▶ _RAW DATA_
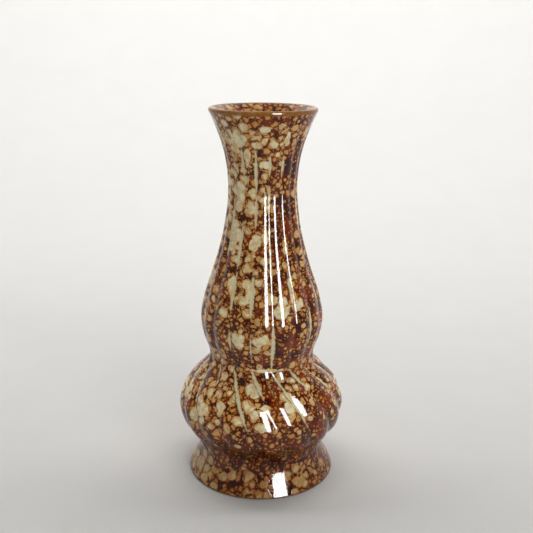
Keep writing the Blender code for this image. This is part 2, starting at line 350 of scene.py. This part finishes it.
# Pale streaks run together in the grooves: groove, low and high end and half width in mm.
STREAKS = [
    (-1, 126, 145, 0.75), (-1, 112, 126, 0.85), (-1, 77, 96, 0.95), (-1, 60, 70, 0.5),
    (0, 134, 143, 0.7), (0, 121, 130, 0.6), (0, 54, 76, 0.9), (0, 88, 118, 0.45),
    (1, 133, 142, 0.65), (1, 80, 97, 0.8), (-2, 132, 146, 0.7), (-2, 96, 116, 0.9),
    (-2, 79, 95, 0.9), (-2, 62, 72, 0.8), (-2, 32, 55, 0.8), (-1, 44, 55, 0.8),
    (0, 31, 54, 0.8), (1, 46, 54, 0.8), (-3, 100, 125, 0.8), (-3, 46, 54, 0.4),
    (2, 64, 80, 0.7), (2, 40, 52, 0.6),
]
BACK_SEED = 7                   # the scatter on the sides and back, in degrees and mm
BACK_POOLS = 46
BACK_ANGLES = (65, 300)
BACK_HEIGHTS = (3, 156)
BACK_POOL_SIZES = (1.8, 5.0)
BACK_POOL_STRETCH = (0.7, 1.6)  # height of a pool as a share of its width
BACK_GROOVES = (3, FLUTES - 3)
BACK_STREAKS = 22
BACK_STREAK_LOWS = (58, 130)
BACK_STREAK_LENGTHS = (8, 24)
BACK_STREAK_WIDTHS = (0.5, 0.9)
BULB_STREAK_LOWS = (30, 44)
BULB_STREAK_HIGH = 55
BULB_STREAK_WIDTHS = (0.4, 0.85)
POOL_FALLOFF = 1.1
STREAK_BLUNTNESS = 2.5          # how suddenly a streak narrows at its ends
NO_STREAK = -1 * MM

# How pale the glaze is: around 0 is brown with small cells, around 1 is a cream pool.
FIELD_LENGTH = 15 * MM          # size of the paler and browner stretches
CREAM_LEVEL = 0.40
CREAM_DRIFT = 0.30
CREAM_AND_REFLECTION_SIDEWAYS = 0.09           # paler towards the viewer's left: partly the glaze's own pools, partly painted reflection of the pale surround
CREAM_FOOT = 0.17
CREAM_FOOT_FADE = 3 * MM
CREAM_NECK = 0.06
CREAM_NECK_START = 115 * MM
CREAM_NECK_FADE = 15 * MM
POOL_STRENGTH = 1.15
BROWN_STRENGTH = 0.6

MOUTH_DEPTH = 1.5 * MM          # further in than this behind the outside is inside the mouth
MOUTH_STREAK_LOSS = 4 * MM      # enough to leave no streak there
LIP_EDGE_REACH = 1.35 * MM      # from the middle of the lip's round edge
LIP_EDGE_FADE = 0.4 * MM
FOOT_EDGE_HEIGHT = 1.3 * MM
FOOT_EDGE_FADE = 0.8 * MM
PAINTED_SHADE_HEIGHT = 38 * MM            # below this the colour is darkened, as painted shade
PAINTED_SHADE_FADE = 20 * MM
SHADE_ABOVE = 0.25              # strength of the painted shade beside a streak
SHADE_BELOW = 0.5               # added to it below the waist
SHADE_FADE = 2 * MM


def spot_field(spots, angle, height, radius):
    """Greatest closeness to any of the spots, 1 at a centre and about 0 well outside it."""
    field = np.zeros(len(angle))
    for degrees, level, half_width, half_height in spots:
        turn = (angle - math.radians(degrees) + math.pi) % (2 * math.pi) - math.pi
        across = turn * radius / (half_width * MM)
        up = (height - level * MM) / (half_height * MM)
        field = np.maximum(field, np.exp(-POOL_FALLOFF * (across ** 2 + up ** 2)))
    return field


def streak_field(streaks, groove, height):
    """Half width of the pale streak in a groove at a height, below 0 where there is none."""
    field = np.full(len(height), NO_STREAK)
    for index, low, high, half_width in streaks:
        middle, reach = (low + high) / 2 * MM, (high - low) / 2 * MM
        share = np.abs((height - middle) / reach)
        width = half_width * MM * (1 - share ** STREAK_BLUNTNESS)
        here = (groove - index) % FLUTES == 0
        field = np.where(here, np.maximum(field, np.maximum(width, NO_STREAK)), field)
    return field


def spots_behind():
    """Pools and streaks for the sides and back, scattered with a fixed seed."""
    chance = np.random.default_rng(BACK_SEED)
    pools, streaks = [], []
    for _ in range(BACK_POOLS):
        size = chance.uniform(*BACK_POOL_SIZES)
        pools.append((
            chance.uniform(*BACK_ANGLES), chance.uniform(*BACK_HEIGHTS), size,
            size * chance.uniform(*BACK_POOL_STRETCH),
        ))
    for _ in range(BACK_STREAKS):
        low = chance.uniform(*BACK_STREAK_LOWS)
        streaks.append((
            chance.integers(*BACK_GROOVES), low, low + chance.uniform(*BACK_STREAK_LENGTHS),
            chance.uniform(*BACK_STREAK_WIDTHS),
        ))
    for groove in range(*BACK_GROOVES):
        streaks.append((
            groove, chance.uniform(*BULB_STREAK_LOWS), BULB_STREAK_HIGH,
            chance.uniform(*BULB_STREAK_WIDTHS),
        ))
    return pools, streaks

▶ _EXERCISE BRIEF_
Write the material out again word for word.

▶ _WORKED ANSWER_
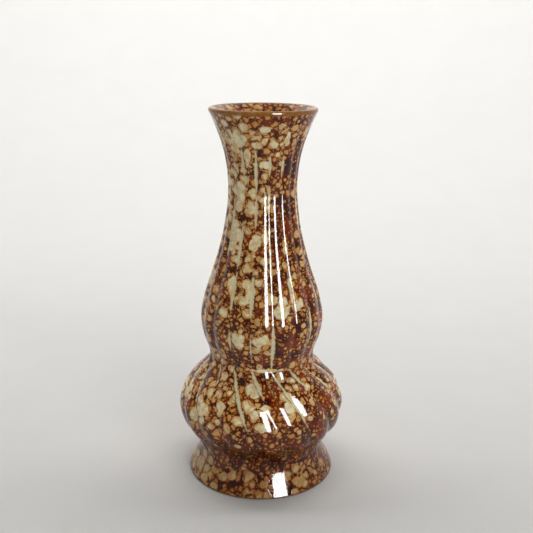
Keep writing the Blender code for this image. This is part 2, starting at line 350 of scene.py. This part finishes it.
# Pale streaks run together in the grooves: groove, low and high end and half width in mm.
STREAKS = [
    (-1, 126, 145, 0.75), (-1, 112, 126, 0.85), (-1, 77, 96, 0.95), (-1, 60, 70, 0.5),
    (0, 134, 143, 0.7), (0, 121, 130, 0.6), (0, 54, 76, 0.9), (0, 88, 118, 0.45),
    (1, 133, 142, 0.65), (1, 80, 97, 0.8), (-2, 132, 146, 0.7), (-2, 96, 116, 0.9),
    (-2, 79, 95, 0.9), (-2, 62, 72, 0.8), (-2, 32, 55, 0.8), (-1, 44, 55, 0.8),
    (0, 31, 54, 0.8), (1, 46, 54, 0.8), (-3, 100, 125, 0.8), (-3, 46, 54, 0.4),
    (2, 64, 80, 0.7), (2, 40, 52, 0.6),
]
BACK_SEED = 7                   # the scatter on the sides and back, in degrees and mm
BACK_POOLS = 46
BACK_ANGLES = (65, 300)
BACK_HEIGHTS = (3, 156)
BACK_POOL_SIZES = (1.8, 5.0)
BACK_POOL_STRETCH = (0.7, 1.6)  # height of a pool as a share of its width
BACK_GROOVES = (3, FLUTES - 3)
BACK_STREAKS = 22
BACK_STREAK_LOWS = (58, 130)
BACK_STREAK_LENGTHS = (8, 24)
BACK_STREAK_WIDTHS = (0.5, 0.9)
BULB_STREAK_LOWS = (30, 44)
BULB_STREAK_HIGH = 55
BULB_STREAK_WIDTHS = (0.4, 0.85)
POOL_FALLOFF = 1.1
STREAK_BLUNTNESS = 2.5          # how suddenly a streak narrows at its ends
NO_STREAK = -1 * MM

# How pale the glaze is: around 0 is brown with small cells, around 1 is a cream pool.
FIELD_LENGTH = 15 * MM          # size of the paler and browner stretches
CREAM_LEVEL = 0.40
CREAM_DRIFT = 0.30
CREAM_AND_REFLECTION_SIDEWAYS = 0.09           # paler towards the viewer's left: partly the glaze's own pools, partly painted reflection of the pale surround
CREAM_FOOT = 0.17
CREAM_FOOT_FADE = 3 * MM
CREAM_NECK = 0.06
CREAM_NECK_START = 115 * MM
CREAM_NECK_FADE = 15 * MM
POOL_STRENGTH = 1.15
BROWN_STRENGTH = 0.6

MOUTH_DEPTH = 1.5 * MM          # further in than this behind the outside is inside the mouth
MOUTH_STREAK_LOSS = 4 * MM      # enough to leave no streak there
LIP_EDGE_REACH = 1.35 * MM      # from the middle of the lip's round edge
LIP_EDGE_FADE = 0.4 * MM
FOOT_EDGE_HEIGHT = 1.3 * MM
FOOT_EDGE_FADE = 0.8 * MM
PAINTED_SHADE_HEIGHT = 38 * MM            # below this the colour is darkened, as painted shade
PAINTED_SHADE_FADE = 20 * MM
SHADE_ABOVE = 0.25              # strength of the painted shade beside a streak
SHADE_BELOW = 0.5               # added to it below the waist
SHADE_FADE = 2 * MM


def spot_field(spots, angle, height, radius):
    """Greatest closeness to any of the spots, 1 at a centre and about 0 well outside it."""
    field = np.zeros(len(angle))
    for degrees, level, half_width, half_height in spots:
        turn = (angle - math.radians(degrees) + math.pi) % (2 * math.pi) - math.pi
        across = turn * radius / (half_width * MM)
        up = (height - level * MM) / (half_height * MM)
        field = np.maximum(field, np.exp(-POOL_FALLOFF * (across ** 2 + up ** 2)))
    return field


def streak_field(streaks, groove, height):
    """Half width of the pale streak in a groove at a height, below 0 where there is none."""
    field = np.full(len(height), NO_STREAK)
    for index, low, high, half_width in streaks:
        middle, reach = (low + high) / 2 * MM, (high - low) / 2 * MM
        share = np.abs((height - middle) / reach)
        width = half_width * MM * (1 - share ** STREAK_BLUNTNESS)
        here = (groove - index) % FLUTES == 0
        field = np.where(here, np.maximum(field, np.maximum(width, NO_STREAK)), field)
    return field


def spots_behind():
    """Pools and streaks for the sides and back, scattered with a fixed seed."""
    chance = np.random.default_rng(BACK_SEED)
    pools, streaks = [], []
    for _ in range(BACK_POOLS):
        size = chance.uniform(*BACK_POOL_SIZES)
        pools.append((
            chance.uniform(*BACK_ANGLES), chance.uniform(*BACK_HEIGHTS), size,
            size * chance.uniform(*BACK_POOL_STRETCH),
        ))
    for _ in range(BACK_STREAKS):
        low = chance.uniform(*BACK_STREAK_LOWS)
        streaks.append((
            chance.integers(*BACK_GROOVES), low, low + chance.uniform(*BACK_STREAK_LENGTHS),
            chance.uniform(*BACK_STREAK_WIDTHS),
        ))
    for groove in range(*BACK_GROOVES):
        streaks.append((
            groove, chance.uniform(*BULB_STREAK_LOWS), BULB_STREAK_HIGH,
            chance.uniform(*BULB_STREAK_WIDTHS),
        ))
    return pools, streaks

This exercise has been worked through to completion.